:: Task description ::
Entries follow. Set all of them down as they stand.

(Data records)

## begin

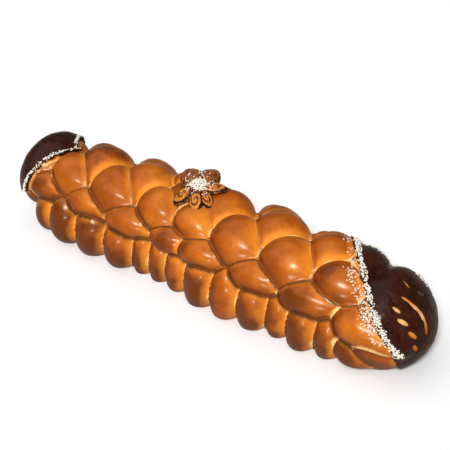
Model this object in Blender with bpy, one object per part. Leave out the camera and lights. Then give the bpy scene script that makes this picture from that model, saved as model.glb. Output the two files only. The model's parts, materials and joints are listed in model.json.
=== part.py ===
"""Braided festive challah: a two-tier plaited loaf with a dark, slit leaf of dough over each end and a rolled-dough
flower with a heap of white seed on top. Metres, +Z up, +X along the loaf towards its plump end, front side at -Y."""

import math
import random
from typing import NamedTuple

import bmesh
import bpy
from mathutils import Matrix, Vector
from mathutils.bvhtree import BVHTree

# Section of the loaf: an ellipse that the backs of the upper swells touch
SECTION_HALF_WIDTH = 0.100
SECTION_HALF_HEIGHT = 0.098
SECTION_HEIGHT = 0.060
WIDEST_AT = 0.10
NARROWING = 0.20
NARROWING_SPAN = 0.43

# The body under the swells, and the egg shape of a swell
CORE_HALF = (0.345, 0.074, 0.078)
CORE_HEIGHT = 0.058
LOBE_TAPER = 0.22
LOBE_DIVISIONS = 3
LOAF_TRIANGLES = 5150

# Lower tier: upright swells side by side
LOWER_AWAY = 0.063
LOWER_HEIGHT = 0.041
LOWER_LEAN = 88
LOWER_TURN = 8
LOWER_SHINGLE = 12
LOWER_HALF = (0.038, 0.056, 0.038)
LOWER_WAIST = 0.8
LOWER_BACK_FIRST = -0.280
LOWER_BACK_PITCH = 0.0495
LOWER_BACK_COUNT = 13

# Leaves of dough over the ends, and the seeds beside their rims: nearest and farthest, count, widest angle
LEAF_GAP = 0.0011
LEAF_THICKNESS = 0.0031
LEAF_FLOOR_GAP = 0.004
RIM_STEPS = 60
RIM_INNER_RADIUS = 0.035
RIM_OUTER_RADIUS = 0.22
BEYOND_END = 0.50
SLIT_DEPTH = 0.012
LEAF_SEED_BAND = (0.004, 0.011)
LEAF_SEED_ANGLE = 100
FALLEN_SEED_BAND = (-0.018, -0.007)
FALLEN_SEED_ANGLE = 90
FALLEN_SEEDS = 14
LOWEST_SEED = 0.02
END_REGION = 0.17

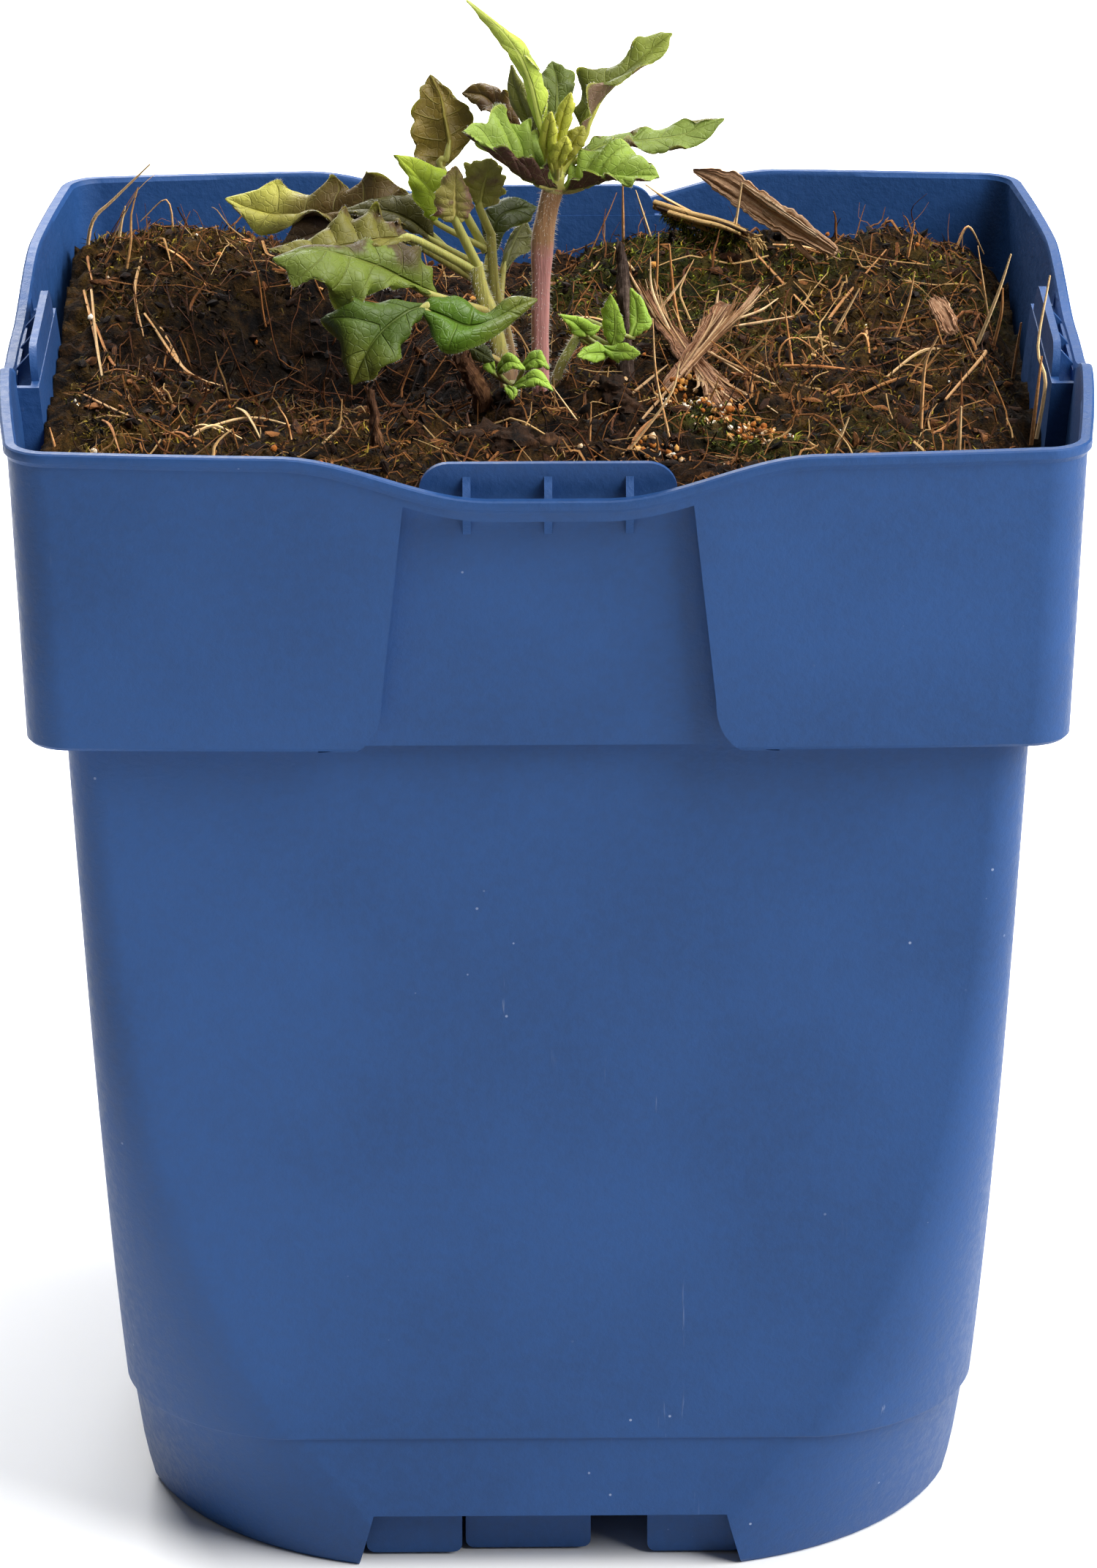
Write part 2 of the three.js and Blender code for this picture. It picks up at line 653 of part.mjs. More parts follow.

## end

:: Answer for the task ::
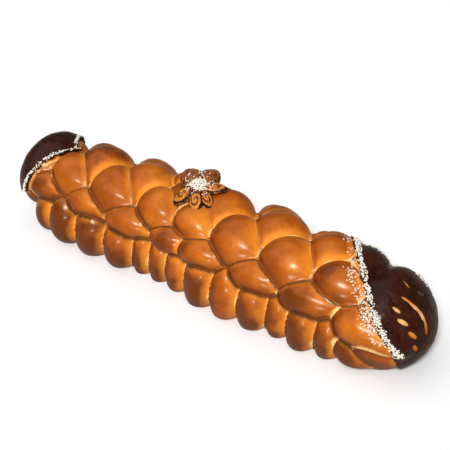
Model this object in Blender with bpy, one object per part. Leave out the camera and lights. Then give the bpy scene script that makes this picture from that model, saved as model.glb. Output the two files only. The model's parts, materials and joints are listed in model.json.
=== part.py ===
"""Braided festive challah: a two-tier plaited loaf with a dark, slit leaf of dough over each end and a rolled-dough
flower with a heap of white seed on top. Metres, +Z up, +X along the loaf towards its plump end, front side at -Y."""

import math
import random
from typing import NamedTuple

import bmesh
import bpy
from mathutils import Matrix, Vector
from mathutils.bvhtree import BVHTree

# Section of the loaf: an ellipse that the backs of the upper swells touch
SECTION_HALF_WIDTH = 0.100
SECTION_HALF_HEIGHT = 0.098
SECTION_HEIGHT = 0.060
WIDEST_AT = 0.10
NARROWING = 0.20
NARROWING_SPAN = 0.43

# The body under the swells, and the egg shape of a swell
CORE_HALF = (0.345, 0.074, 0.078)
CORE_HEIGHT = 0.058
LOBE_TAPER = 0.22
LOBE_DIVISIONS = 3
LOAF_TRIANGLES = 5150

# Lower tier: upright swells side by side
LOWER_AWAY = 0.063
LOWER_HEIGHT = 0.041
LOWER_LEAN = 88
LOWER_TURN = 8
LOWER_SHINGLE = 12
LOWER_HALF = (0.038, 0.056, 0.038)
LOWER_WAIST = 0.8
LOWER_BACK_FIRST = -0.280
LOWER_BACK_PITCH = 0.0495
LOWER_BACK_COUNT = 13

# Leaves of dough over the ends, and the seeds beside their rims: nearest and farthest, count, widest angle
LEAF_GAP = 0.0011
LEAF_THICKNESS = 0.0031
LEAF_FLOOR_GAP = 0.004
RIM_STEPS = 60
RIM_INNER_RADIUS = 0.035
RIM_OUTER_RADIUS = 0.22
BEYOND_END = 0.50
SLIT_DEPTH = 0.012
LEAF_SEED_BAND = (0.004, 0.011)
LEAF_SEED_ANGLE = 100
FALLEN_SEED_BAND = (-0.018, -0.007)
FALLEN_SEED_ANGLE = 90
FALLEN_SEEDS = 14
LOWEST_SEED = 0.02
END_REGION = 0.17

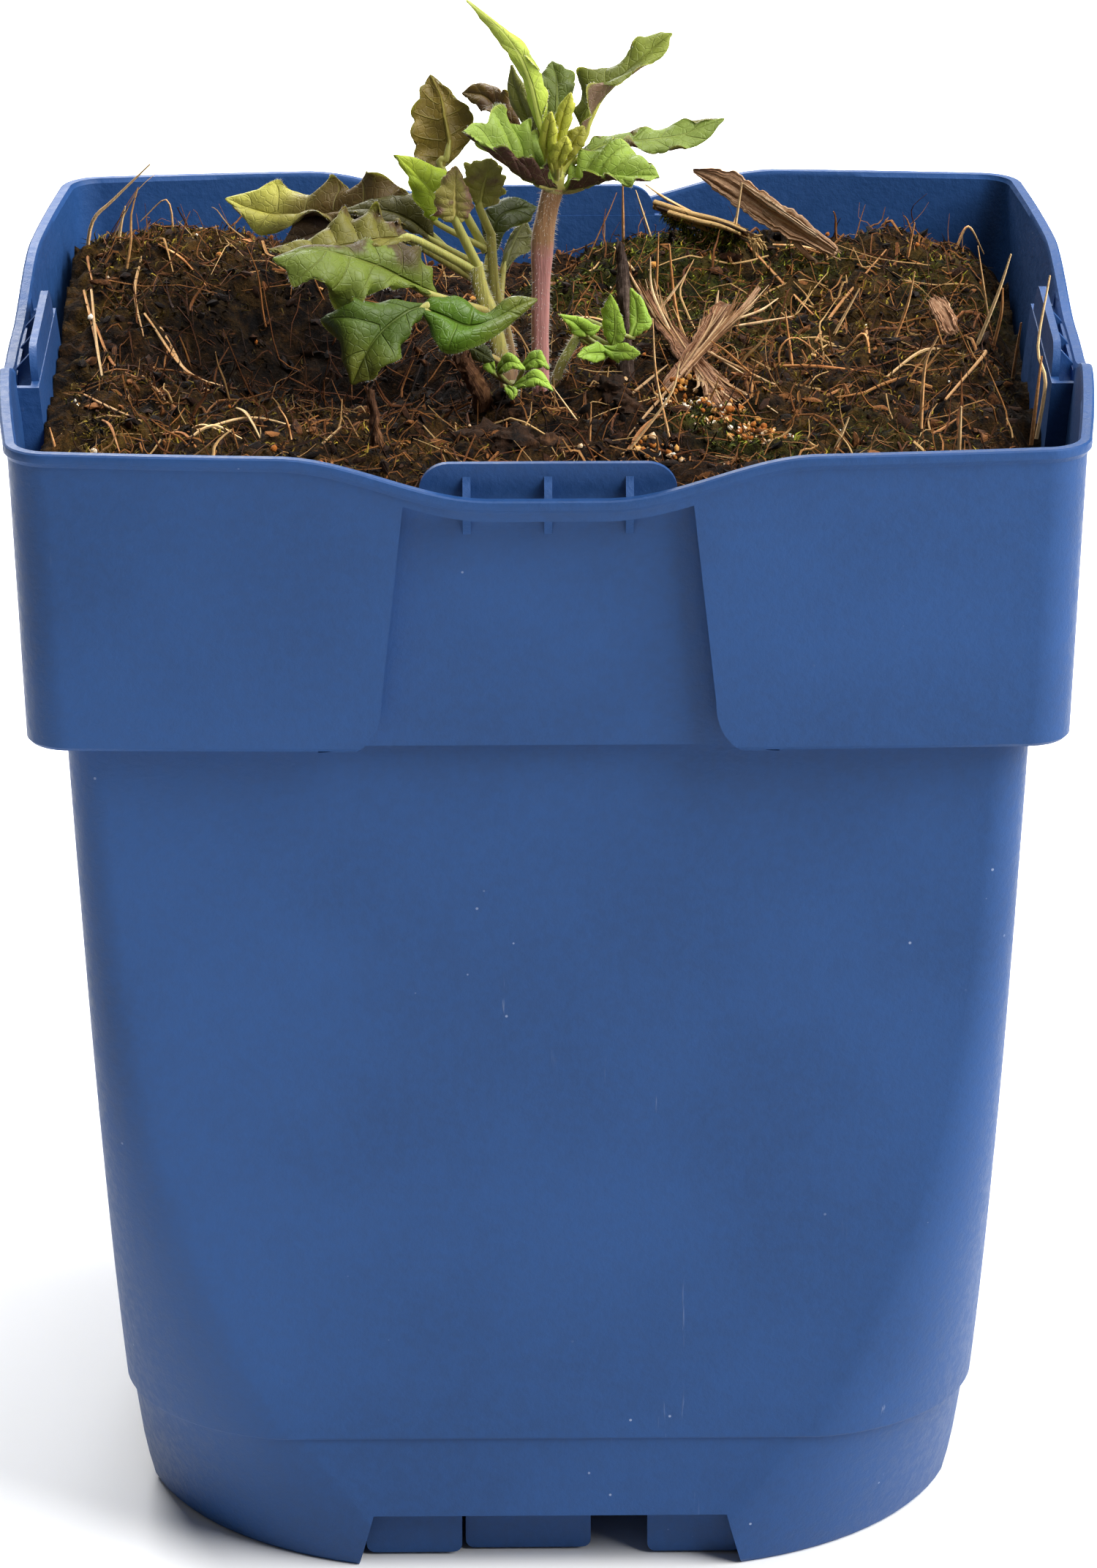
Write part 2 of the three.js and Blender code for this picture. It picks up at line 653 of part.mjs. More parts follow.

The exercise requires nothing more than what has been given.